>> BEGIN
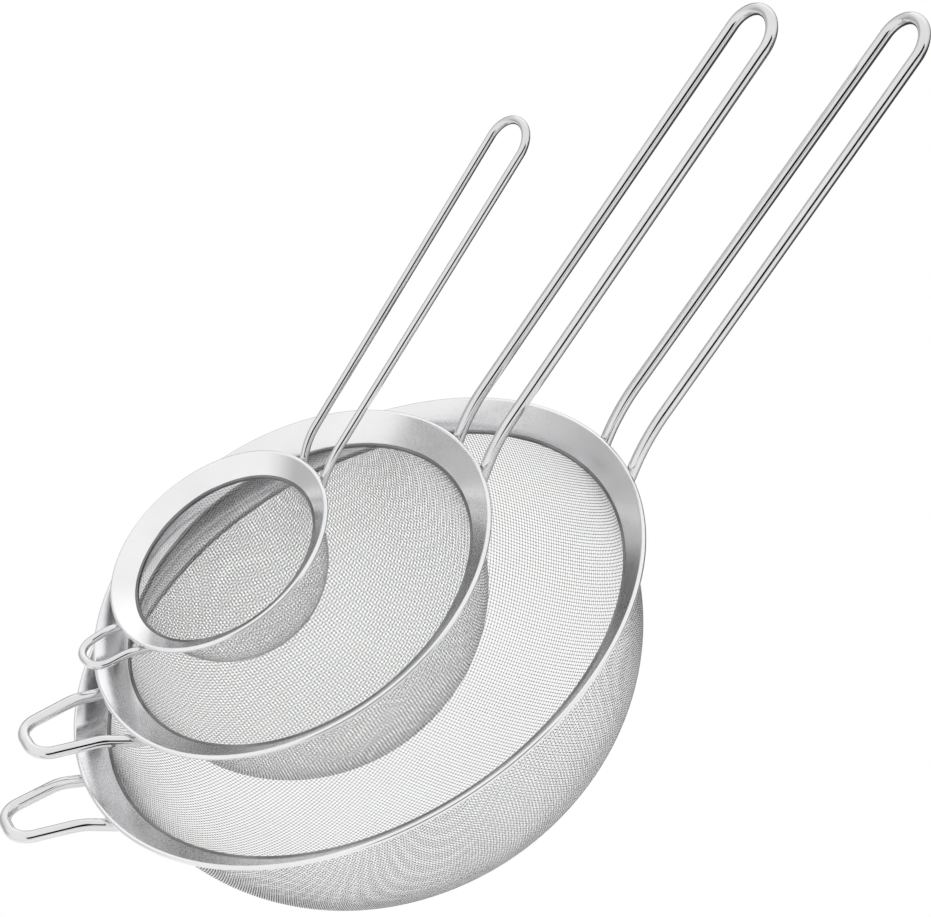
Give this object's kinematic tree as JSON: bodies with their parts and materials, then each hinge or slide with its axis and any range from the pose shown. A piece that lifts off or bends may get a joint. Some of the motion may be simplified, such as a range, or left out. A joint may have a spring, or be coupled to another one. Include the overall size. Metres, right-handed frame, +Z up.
{
  "type": "nested strainer set",
  "caption": "Set of nested round strainers with fine wire-mesh bowls, wide polished rims, long wire loop handles and short rest hooks; each lifts out of the one that holds it.",
  "frame": {"origin": "lowest point of the large bowl, on its axis, where it stands", "axes": "+X towards the large handle, +Z up, along the large bowl's axis"},
  "size_m": [0.3789, 0.2, 0.1762],
  "materials": {
    "polished_sheet": "satin-polished pressed stainless sheet",
    "core_wire": "drawn wire, hidden in the rolled edge",
    "ring_strip": "stamped stainless strip",
    "woven_cloth": "fine plain-woven stainless wire cloth",
    "polished_wire": "bright drawn and polished round wire",
    "weld_metal": "small resistance-weld bead, lightly polished"
  },
  "bodies": {
    "large_strainer": {"large_rim_band": "polished_sheet", "large_rim_core_wire": "core_wire", "large_mesh_retaining_ring": "ring_strip", "large_mesh_bowl": "woven_cloth", "large_handle_wire": "polished_wire", "large_rest_hook": "polished_wire", "large_handle_welds": "weld_metal", "large_hook_welds": "weld_metal"},
    "medium_strainer": {"medium_rim_band": "polished_sheet", "medium_rim_core_wire": "core_wire", "medium_mesh_retaining_ring": "ring_strip", "medium_mesh_bowl": "woven_cloth", "medium_handle_wire": "polished_wire", "medium_rest_hook": "polished_wire", "medium_handle_welds": "weld_metal", "medium_hook_welds": "weld_metal"},
    "small_strainer": {"small_rim_band": "polished_sheet", "small_rim_core_wire": "core_wire", "small_mesh_retaining_ring": "ring_strip", "small_mesh_bowl": "woven_cloth", "small_handle_wire": "polished_wire", "small_rest_hook": "polished_wire", "small_handle_welds": "weld_metal", "small_hook_welds": "weld_metal"}
  },
  "joints": [
    {"name": "medium_lift", "type": "slide", "parent": "large_strainer", "child": "medium_strainer", "axis": [0, 0, 1], "range_m": [0, 0.08]},
    {"name": "small_lift", "type": "slide", "parent": "medium_strainer", "child": "small_strainer", "axis": [0, 0, 1], "range_m": [0, 0.06]}
  ]
}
>> END
**What is expected**.
Word for word, write out the data.

**Problem solution**.
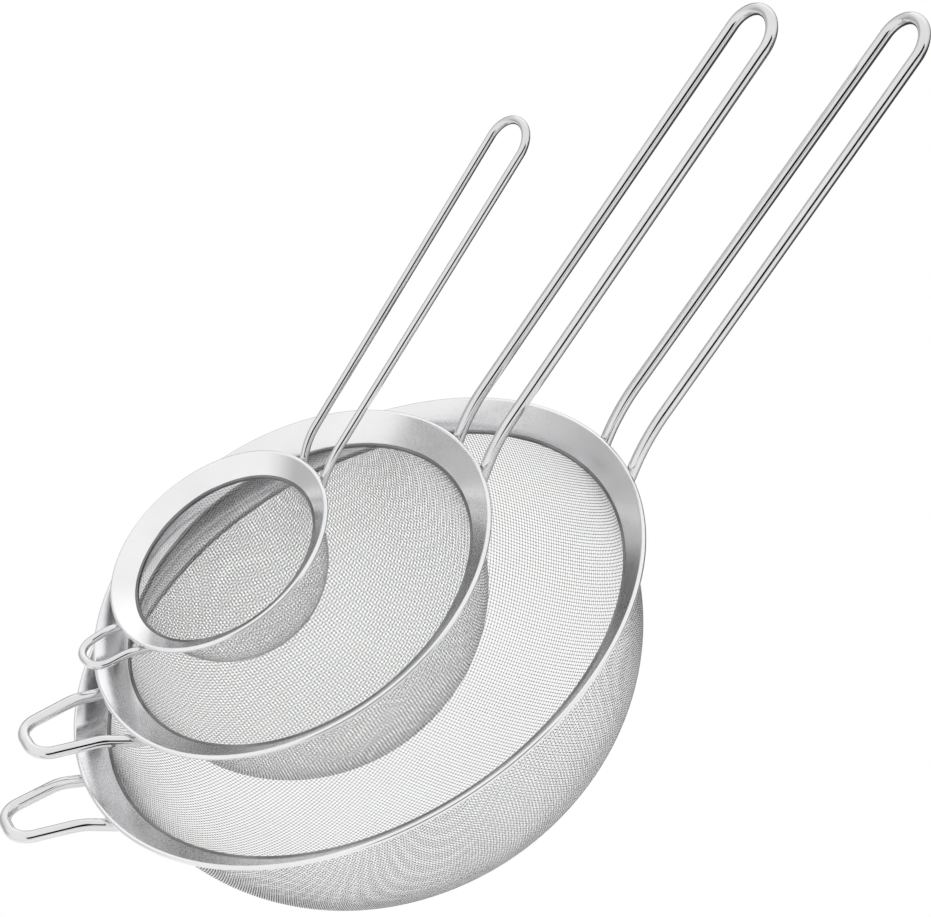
Give this object's kinematic tree as JSON: bodies with their parts and materials, then each hinge or slide with its axis and any range from the pose shown. A piece that lifts off or bends may get a joint. Some of the motion may be simplified, such as a range, or left out. A joint may have a spring, or be coupled to another one. Include the overall size. Metres, right-handed frame, +Z up.
{
  "type": "nested strainer set",
  "caption": "Set of nested round strainers with fine wire-mesh bowls, wide polished rims, long wire loop handles and short rest hooks; each lifts out of the one that holds it.",
  "frame": {"origin": "lowest point of the large bowl, on its axis, where it stands", "axes": "+X towards the large handle, +Z up, along the large bowl's axis"},
  "size_m": [0.3789, 0.2, 0.1762],
  "materials": {
    "polished_sheet": "satin-polished pressed stainless sheet",
    "core_wire": "drawn wire, hidden in the rolled edge",
    "ring_strip": "stamped stainless strip",
    "woven_cloth": "fine plain-woven stainless wire cloth",
    "polished_wire": "bright drawn and polished round wire",
    "weld_metal": "small resistance-weld bead, lightly polished"
  },
  "bodies": {
    "large_strainer": {"large_rim_band": "polished_sheet", "large_rim_core_wire": "core_wire", "large_mesh_retaining_ring": "ring_strip", "large_mesh_bowl": "woven_cloth", "large_handle_wire": "polished_wire", "large_rest_hook": "polished_wire", "large_handle_welds": "weld_metal", "large_hook_welds": "weld_metal"},
    "medium_strainer": {"medium_rim_band": "polished_sheet", "medium_rim_core_wire": "core_wire", "medium_mesh_retaining_ring": "ring_strip", "medium_mesh_bowl": "woven_cloth", "medium_handle_wire": "polished_wire", "medium_rest_hook": "polished_wire", "medium_handle_welds": "weld_metal", "medium_hook_welds": "weld_metal"},
    "small_strainer": {"small_rim_band": "polished_sheet", "small_rim_core_wire": "core_wire", "small_mesh_retaining_ring": "ring_strip", "small_mesh_bowl": "woven_cloth", "small_handle_wire": "polished_wire", "small_rest_hook": "polished_wire", "small_handle_welds": "weld_metal", "small_hook_welds": "weld_metal"}
  },
  "joints": [
    {"name": "medium_lift", "type": "slide", "parent": "large_strainer", "child": "medium_strainer", "axis": [0, 0, 1], "range_m": [0, 0.08]},
    {"name": "small_lift", "type": "slide", "parent": "medium_strainer", "child": "small_strainer", "axis": [0, 0, 1], "range_m": [0, 0.06]}
  ]
}